Tom Hasslinger | Hagadone News Network | UPDATED 13 years, 6 months AGO
by Tom Hasslinger
| May 3, 2011 9:00 PM

COEUR d'ALENE - A suit challenging Alcoholics Anonymous gatherings at the Fort Sherman Chapel could be on the verge of going away, a Fort Grounds attorney said Monday.

Edward W. Kok an attorney representing himself in the matter, said both sides are close to an agreement that could resolve the civil complaint that was filed last year.

Kok (pronounced like Coke) filed legal action Sept. 8, 2010, against the Washington State District Area 92 AA, Fort Sherman Chapel Group and unnamed AA members out of frustration with a local Alcoholics Anonymous group's apparently loud gatherings at the chapel.

Kok lives on Forest Drive across the street from the chapel, and had said that the morning and evening gatherings with booming motors, overfilled parking and conversations beginning before 7 a.m. and lasting as late as 9 p.m., had become a public nuisance, according to the complaint.

But that could soon be settled.

"There's a good chance," Kok said of reaching an agreement but declining to specify any details of a possible resolution. "I appreciate the approach everyone took."

Meanwhile, the attorney is scheduled to go before the Coeur d'Alene City Council at 6 tonight for a public hearing regarding appealing a decision the city took in December tied to the dispute.

The AA meetings wouldn't be allowed under the neighborhood's current residential zoning, but the city ruled that they were legal non-conforming uses on the property because they had been happening there before 1982, thereby grandfathering in the allowance.

Kok appealed that ruling, but said Monday the hearing could be shelved since the sides were working together.

The chapel's owner is the Museum of North Idaho.

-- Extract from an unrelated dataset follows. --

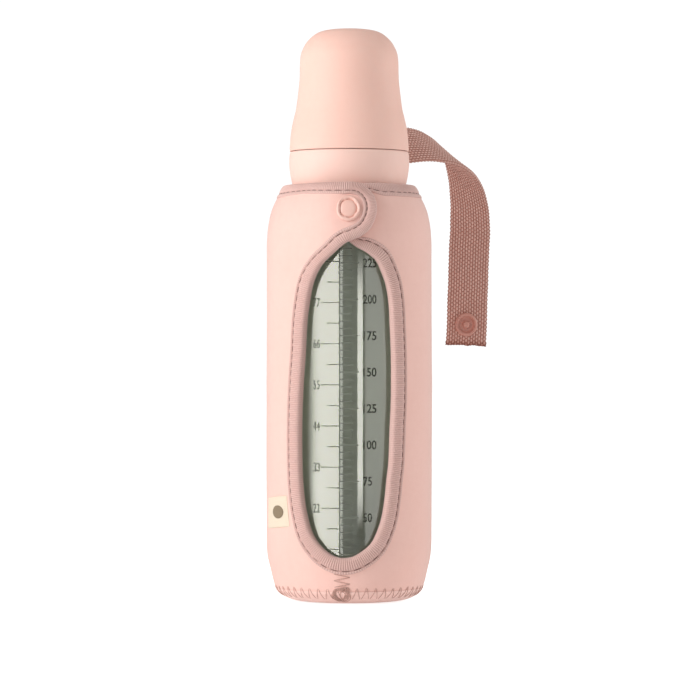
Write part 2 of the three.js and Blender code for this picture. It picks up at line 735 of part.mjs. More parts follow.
// box of stitching: the level sides in four parts, the upright ones in two
function strapRootStitch() {
  const corners = [[-6, 118.6], [6, 118.6], [6, 125.4], [-6, 125.4]];
  const points = corners.flatMap(([x, run], i) => {
    const [nextX, nextRun] = corners[(i + 1) % 4];
    const parts = i % 2 ? 2 : 4;
    return Array.from({ length: parts }, (_, k) => [
      ROOT_DEG + mix(x, nextX, k / parts) / mmPerDegree(run),
      mix(run, nextRun, k / parts),
      ROOT_FACE + 0.34,
    ]);
  });
  return stitch(points, 0.2, onSleeve, true);
}

// ---------- materials ----------
const PINK = 0xf2cbc0;
const SOFT_PINK = 0xf6d6cb;
const GLASS = { color: 0x9aa393, roughness: 0.1 };
const TEAT = { color: 0xe9e6df, roughness: 0.4 };
const COLLAR_FINISH = { color: PINK, roughness: 0.5 };
const CAP_FINISH = { color: SOFT_PINK, roughness: 0.5 };
const SNAP = { color: SOFT_PINK, roughness: 0.4 };
const FABRIC = { color: PINK, roughness: 0.9 };
const BINDING = { color: 0xd8b3aa, roughness: 0.9 };
const WEBBING = { color: 0xb5857a, roughness: 0.9 };
const LABEL = { color: 0xfdf0dd, roughness: 0.9 };
const THREAD = { color: 0xa87b6f, roughness: 0.9 };

// ---------- assembly ----------
const group = new THREE.Group();
group.name = "baby_bottle";

function add(name, solid, finish) {
  const { vertProperties, triVerts } = solid.getMesh();
  const geometry = new THREE.BufferGeometry()
    .setAttribute("position", new THREE.BufferAttribute(vertProperties.slice(), 3))
    .setIndex(new THREE.BufferAttribute(triVerts.slice(), 1));
  const material = new THREE.MeshStandardMaterial({ ...finish, metalness: 0 });
  const mesh = new THREE.Mesh(geometry, material);
  mesh.name = name;
  group.add(mesh);
}

add("glass_bottle", glassBottle(), GLASS);
add("nipple", lathe(closed(NIPPLE), TEAT_SEG), TEAT);
add("collar_ring", collarRing(), COLLAR_FINISH);
add("dome_cap", domeCap(), CAP_FINISH);
add("sleeve_wrap", sleeveWrap(), FABRIC);
add("sleeve_base", lathe(BASE, SLEEVE_SEG), FABRIC);
add("edge_binding", edgeBinding(), BINDING);
add("closure_tab", closureTab(), FABRIC);
add("tab_binding", tabBinding(), BINDING);
add("tab_snap_ring", turned(TAB_RING, tabFrame), SNAP);
add("tab_snap_socket", tabSnapSocket(), SNAP);
add("lap_snap_stud", turned(LAP_STUD, lapFrame), SNAP);
add("lap_snap_ring", lapSnapRing(), SNAP);
add("strap_root", strapRoot(), WEBBING);
add("strap_arch", strapPiece(ARCH_FROM, HANG_AT - HANG_GAP, 3.6), WEBBING);
add("strap_drop", strapPiece(HANG_AT + HANG_GAP, STRAP_END, 6), WEBBING);
add("strap_snap_stud", turned(STRAP_STUD, strapFront), SNAP);
add("strap_snap_cap", turned(STRAP_CAP, strapBack), SNAP);
add("root_snap_socket", rootSnapSocket(), SNAP);
add("side_label", sideLabel(), LABEL);
add("base_seam_thread", baseSeamThread(), THREAD);
add("front_seam_thread", frontSeamThread(), THREAD);
add("strap_root_stitch", strapRootStitch(), THREAD);

export default group;
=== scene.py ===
import math
import bpy
import numpy as np
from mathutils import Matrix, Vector, geometry as mgeo


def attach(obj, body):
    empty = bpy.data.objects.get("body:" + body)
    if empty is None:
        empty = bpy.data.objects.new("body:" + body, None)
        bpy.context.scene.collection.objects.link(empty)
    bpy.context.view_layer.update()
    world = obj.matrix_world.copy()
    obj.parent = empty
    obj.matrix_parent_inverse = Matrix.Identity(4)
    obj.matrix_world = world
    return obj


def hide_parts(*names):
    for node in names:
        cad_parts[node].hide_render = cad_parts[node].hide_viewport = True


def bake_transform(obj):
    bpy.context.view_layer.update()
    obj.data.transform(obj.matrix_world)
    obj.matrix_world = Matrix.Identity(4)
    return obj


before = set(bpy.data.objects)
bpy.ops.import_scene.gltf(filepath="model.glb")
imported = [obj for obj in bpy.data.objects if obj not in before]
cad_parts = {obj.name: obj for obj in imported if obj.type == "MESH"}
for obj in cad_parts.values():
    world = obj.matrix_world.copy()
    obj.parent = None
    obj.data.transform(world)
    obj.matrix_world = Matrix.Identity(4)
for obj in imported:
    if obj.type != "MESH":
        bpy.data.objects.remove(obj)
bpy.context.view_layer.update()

RAD = math.pi / 180
MM = 0.001
rng = np.random.default_rng(7)


# ------------------------------------------------------------------ meshes
def new_mesh(name, verts, faces, mat, smooth=True, attrs=None):
    """verts in millimetres"""
    me = bpy.data.meshes.new(name)
    v = (np.asarray(verts, float) * MM)
    me.from_pydata(v.tolist(), [], [tuple(int(i) for i in f) for f in faces])
    me.validate(clean_customdata=False)
    me.update()
    for key, (kind, values) in (attrs or {}).items():
        a = me.attributes.new(key, kind, "POINT")
        if kind == "FLOAT":
            a.data.foreach_set("value", np.asarray(values, np.float32).ravel())
        else:
            a.data.foreach_set("vector", np.asarray(values, np.float32).ravel())
    me.polygons.foreach_set("use_smooth", [smooth] * len(me.polygons))
    o = bpy.data.objects.new(name, me)
    bpy.context.scene.collection.objects.link(o)
    if mat:
        me.materials.append(mat)
    return o


def grid_faces(n, m, wrap_n=False, wrap_m=False, flip=False):
    i = np.arange(n if wrap_n else n - 1)
    j = np.arange(m if wrap_m else m - 1)
    I, J = np.meshgrid(i, j, indexing="ij")
    I2, J2 = (I + 1) % n, (J + 1) % m
    f = np.stack([I * m + J, I2 * m + J, I2 * m + J2, I * m + J2], -1).reshape(-1, 4)
    return f[:, ::-1] if flip else f


def volume_sign(verts, faces):
    v = np.asarray(verts)
    s = 0.0
    for f in faces:
        for k in range(1, len(f) - 1):
            s += np.dot(v[f[0]], np.cross(v[f[k]], v[f[k + 1]]))
    return s


def outward(verts, faces):
    return [tuple(reversed(f)) for f in faces] if volume_sign(verts, faces) < 0 else [tuple(f) for f in faces]


def rev(name, points, seg, mat, smooth=True, on_axis=(False, False), wrap=True):
    """solid of revolution about Z from a closed outline of (radius, height) in mm"""
    pts = np.asarray(points, float)
    a = np.arange(seg) / seg * 2 * math.pi
    rows, verts, faces = [], [], []
    for r, z in pts:
        if r < 1e-6:
            rows.append([len(verts)])
            verts.append((0, 0, z))
        else:
            rows.append(list(range(len(verts), len(verts) + seg)))
            verts += [(r * math.sin(t), -r * math.cos(t), z) for t in a]
    n = len(rows)
    last = n if pts[0][0] > 1e-6 else n - 1
    for i in range(last):
        A, B = rows[i], rows[(i + 1) % n]
        for k in range(seg):
            l = (k + 1) % seg
            if len(A) > 1 and len(B) > 1:
                faces.append((A[k], B[k], B[l], A[l]))
            elif len(B) > 1:
                faces.append((A[0], B[k], B[l]))
            elif len(A) > 1:
                faces.append((A[k], B[0], A[l]))
    faces = outward(verts, faces)
    return new_mesh(name, verts, faces, mat, smooth)


def turned_on(name, points, seg, place, mat, smooth=True):
    """a turned section of (distance, height) laid on a surface by place(x, y, h) -> (n,3) mm"""
    a = np.arange(seg) / seg * 2 * math.pi
    rows, verts, faces = [], [], []
    for d, h in points:
        if d < 1e-6:
            rows.append([len(verts)])
            verts.append(tuple(place(np.array([0.0]), np.array([0.0]), np.array([h]))[0]))
        else:
            rows.append(list(range(len(verts), len(verts) + seg)))
            p = place(d * np.cos(a), d * np.sin(a), np.full(seg, h))
            verts += [tuple(q) for q in p]
    n = len(rows)
    last = n if points[0][0] > 1e-6 else n - 1
    for i in range(last):
        A, B = rows[i], rows[(i + 1) % n]
        for k in range(seg):
            l = (k + 1) % seg
            if len(A) > 1 and len(B) > 1:
                faces.append((A[k], B[k], B[l], A[l]))
            elif len(B) > 1:
                faces.append((A[0], B[k], B[l]))
            elif len(A) > 1:
                faces.append((A[k], B[0], A[l]))
    c = np.mean(np.array(verts), 0)
    faces = outward(np.array(verts) - c, faces)
    return new_mesh(name, verts, faces, mat, smooth)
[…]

Representatives there could not be reached for comment Monday. The city's legal team did not return messages.

Dorothy Dahlgren, director of the Museum of North Idaho, said in a September article in The Press that the group had been meeting at the chapel at least 25 years, and there have been few complaints about chapel tenants.

The City Council meeting is in the Community Room of the Coeur d'Alene Public Library.